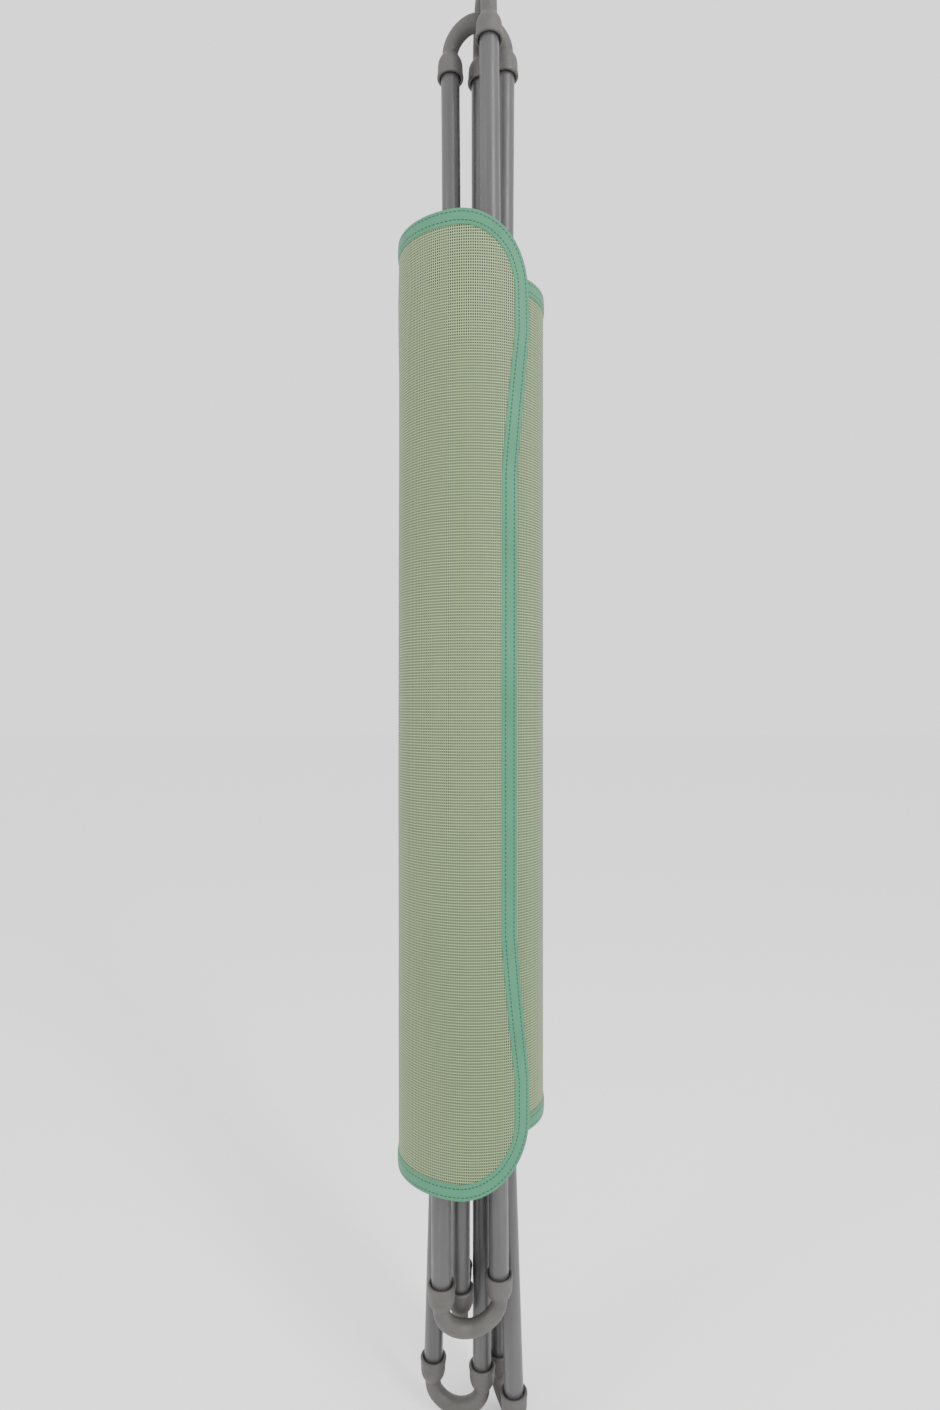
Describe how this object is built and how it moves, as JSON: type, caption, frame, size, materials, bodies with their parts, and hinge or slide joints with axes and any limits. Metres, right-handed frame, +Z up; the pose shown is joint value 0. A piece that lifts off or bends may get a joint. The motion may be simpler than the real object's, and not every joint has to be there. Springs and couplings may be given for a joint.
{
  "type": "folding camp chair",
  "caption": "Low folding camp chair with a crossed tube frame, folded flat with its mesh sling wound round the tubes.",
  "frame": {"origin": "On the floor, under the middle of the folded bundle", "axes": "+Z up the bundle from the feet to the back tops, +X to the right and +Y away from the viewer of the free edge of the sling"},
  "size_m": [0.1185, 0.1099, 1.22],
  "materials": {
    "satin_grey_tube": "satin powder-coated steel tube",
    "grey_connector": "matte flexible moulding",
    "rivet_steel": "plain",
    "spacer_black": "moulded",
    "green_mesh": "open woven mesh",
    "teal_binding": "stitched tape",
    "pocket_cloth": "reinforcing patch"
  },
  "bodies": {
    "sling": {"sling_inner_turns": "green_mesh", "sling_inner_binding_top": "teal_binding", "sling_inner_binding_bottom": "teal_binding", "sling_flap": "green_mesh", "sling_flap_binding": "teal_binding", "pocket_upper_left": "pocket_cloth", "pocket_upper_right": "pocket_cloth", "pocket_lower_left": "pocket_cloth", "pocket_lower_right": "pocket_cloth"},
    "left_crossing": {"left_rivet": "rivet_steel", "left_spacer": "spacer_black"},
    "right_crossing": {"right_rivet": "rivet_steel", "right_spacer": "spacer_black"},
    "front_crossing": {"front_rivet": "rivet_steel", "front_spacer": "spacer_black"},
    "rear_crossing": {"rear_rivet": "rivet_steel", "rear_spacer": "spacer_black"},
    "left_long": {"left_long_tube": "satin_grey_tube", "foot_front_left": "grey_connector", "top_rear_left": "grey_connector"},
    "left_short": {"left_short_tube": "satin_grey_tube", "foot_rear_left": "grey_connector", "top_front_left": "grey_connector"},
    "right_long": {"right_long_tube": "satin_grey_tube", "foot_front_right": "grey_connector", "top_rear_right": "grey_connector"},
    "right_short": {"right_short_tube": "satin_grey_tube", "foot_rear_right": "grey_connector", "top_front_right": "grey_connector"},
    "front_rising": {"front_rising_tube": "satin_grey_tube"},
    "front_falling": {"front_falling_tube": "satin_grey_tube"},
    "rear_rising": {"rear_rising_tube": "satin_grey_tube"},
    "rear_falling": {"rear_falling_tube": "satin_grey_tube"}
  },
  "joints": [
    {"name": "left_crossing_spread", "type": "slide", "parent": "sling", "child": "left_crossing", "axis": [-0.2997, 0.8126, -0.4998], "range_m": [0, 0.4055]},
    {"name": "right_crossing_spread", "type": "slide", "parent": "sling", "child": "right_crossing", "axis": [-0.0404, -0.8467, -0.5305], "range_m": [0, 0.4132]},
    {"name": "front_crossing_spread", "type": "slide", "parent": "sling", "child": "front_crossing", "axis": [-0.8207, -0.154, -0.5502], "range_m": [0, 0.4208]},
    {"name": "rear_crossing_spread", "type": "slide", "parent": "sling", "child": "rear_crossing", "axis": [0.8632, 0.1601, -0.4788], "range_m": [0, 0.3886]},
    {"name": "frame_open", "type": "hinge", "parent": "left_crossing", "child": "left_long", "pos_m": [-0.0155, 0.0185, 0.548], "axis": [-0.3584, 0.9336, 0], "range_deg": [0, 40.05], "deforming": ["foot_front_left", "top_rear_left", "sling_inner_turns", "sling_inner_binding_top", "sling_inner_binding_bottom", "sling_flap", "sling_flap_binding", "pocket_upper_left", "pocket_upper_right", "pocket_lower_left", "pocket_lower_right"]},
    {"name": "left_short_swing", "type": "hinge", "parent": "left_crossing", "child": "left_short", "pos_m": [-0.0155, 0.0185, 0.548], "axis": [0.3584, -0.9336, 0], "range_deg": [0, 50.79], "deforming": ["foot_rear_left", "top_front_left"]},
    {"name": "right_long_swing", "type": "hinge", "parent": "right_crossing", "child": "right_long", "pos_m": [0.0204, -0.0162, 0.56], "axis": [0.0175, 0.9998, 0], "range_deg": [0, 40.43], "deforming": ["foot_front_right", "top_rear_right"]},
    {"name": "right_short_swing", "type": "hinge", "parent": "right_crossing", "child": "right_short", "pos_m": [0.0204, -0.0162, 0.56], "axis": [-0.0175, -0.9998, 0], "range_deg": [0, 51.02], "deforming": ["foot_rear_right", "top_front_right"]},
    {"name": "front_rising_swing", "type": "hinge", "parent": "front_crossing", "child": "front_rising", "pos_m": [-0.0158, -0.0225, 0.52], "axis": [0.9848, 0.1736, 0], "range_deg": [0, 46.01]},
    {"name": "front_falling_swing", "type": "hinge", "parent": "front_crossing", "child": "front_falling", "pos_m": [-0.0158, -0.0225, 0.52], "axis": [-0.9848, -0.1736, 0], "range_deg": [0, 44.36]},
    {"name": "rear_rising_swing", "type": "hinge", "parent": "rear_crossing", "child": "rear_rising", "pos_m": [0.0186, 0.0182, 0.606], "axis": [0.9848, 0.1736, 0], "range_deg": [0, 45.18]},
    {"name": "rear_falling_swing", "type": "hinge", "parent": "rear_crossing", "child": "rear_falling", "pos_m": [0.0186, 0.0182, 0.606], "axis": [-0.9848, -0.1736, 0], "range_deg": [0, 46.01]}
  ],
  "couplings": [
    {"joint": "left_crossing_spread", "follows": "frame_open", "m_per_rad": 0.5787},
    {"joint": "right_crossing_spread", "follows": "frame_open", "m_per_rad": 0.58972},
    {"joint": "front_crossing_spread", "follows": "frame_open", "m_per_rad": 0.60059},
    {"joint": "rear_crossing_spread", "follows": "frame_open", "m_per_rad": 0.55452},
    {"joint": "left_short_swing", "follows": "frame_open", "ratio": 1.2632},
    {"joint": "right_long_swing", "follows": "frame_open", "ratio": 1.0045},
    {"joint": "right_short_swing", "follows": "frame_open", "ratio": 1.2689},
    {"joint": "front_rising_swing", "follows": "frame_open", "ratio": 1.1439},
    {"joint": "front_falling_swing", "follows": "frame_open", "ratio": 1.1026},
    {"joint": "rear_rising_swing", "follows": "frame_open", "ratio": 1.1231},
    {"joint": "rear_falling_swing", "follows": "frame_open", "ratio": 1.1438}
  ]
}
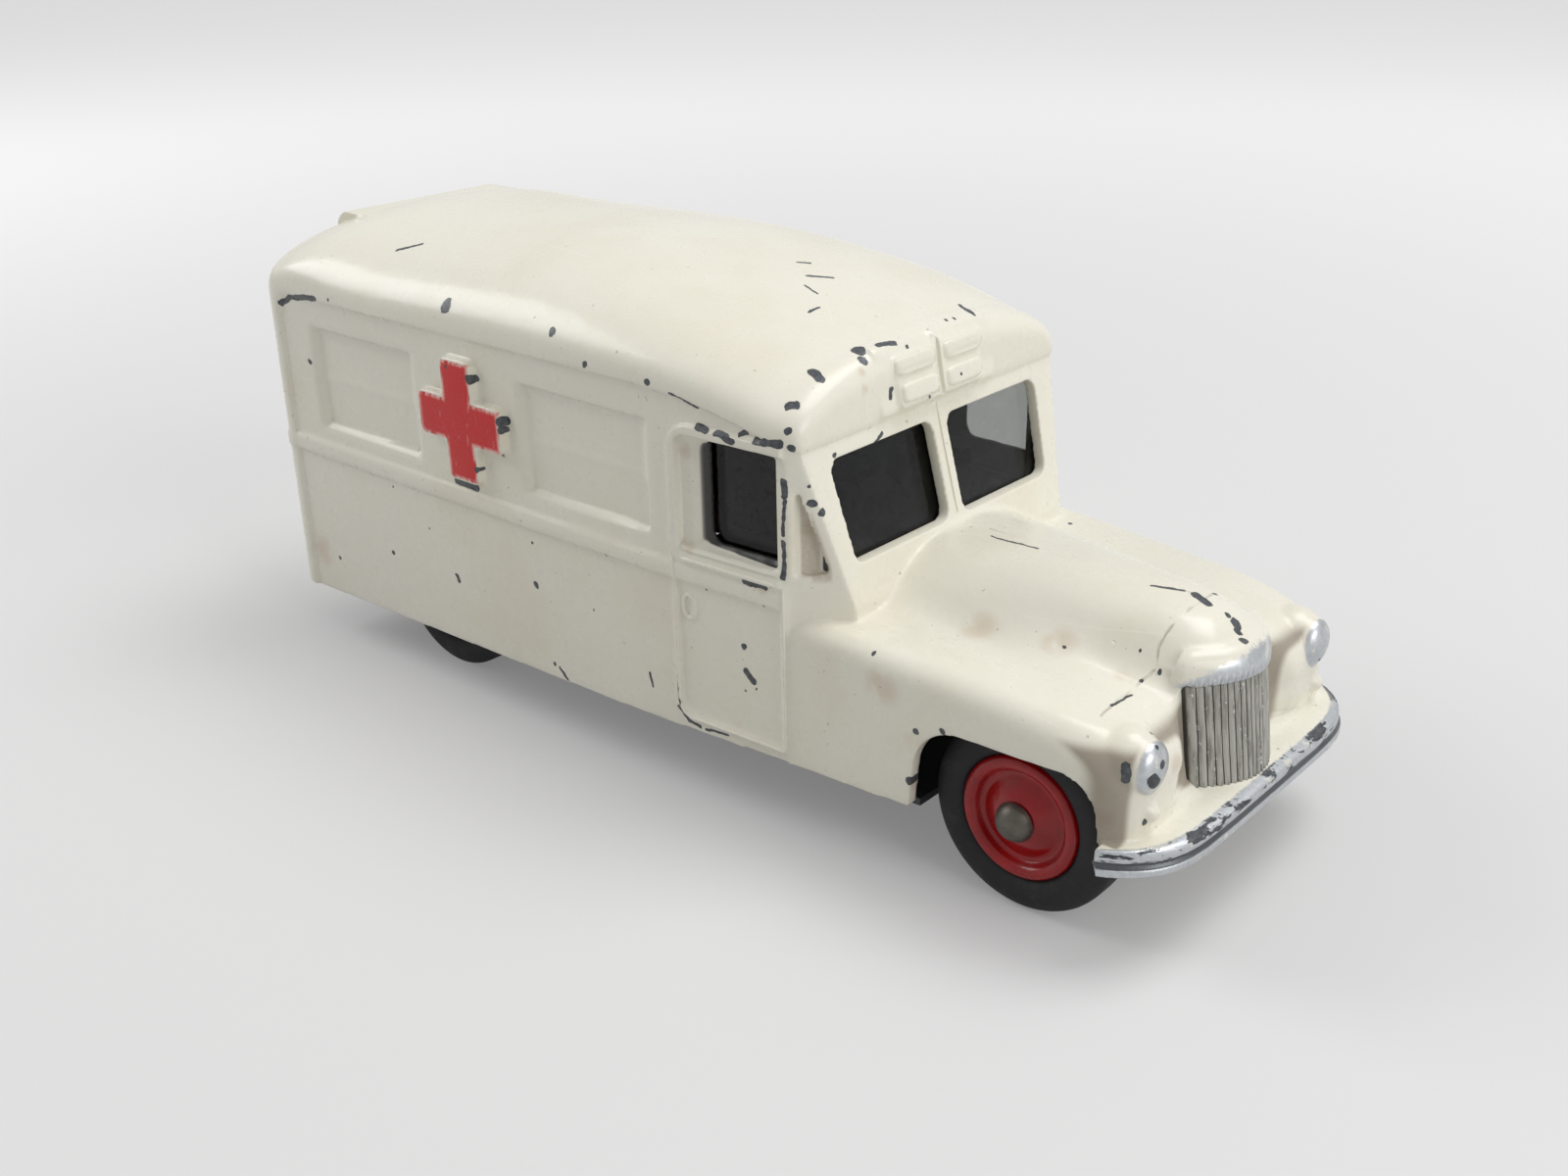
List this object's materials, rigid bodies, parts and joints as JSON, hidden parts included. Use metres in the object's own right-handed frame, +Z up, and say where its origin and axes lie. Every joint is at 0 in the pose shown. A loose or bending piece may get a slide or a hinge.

────────────────

• Problem to work on
Among the lines above, how many contain the string "object"? State the number alone.

• Exercise solution
2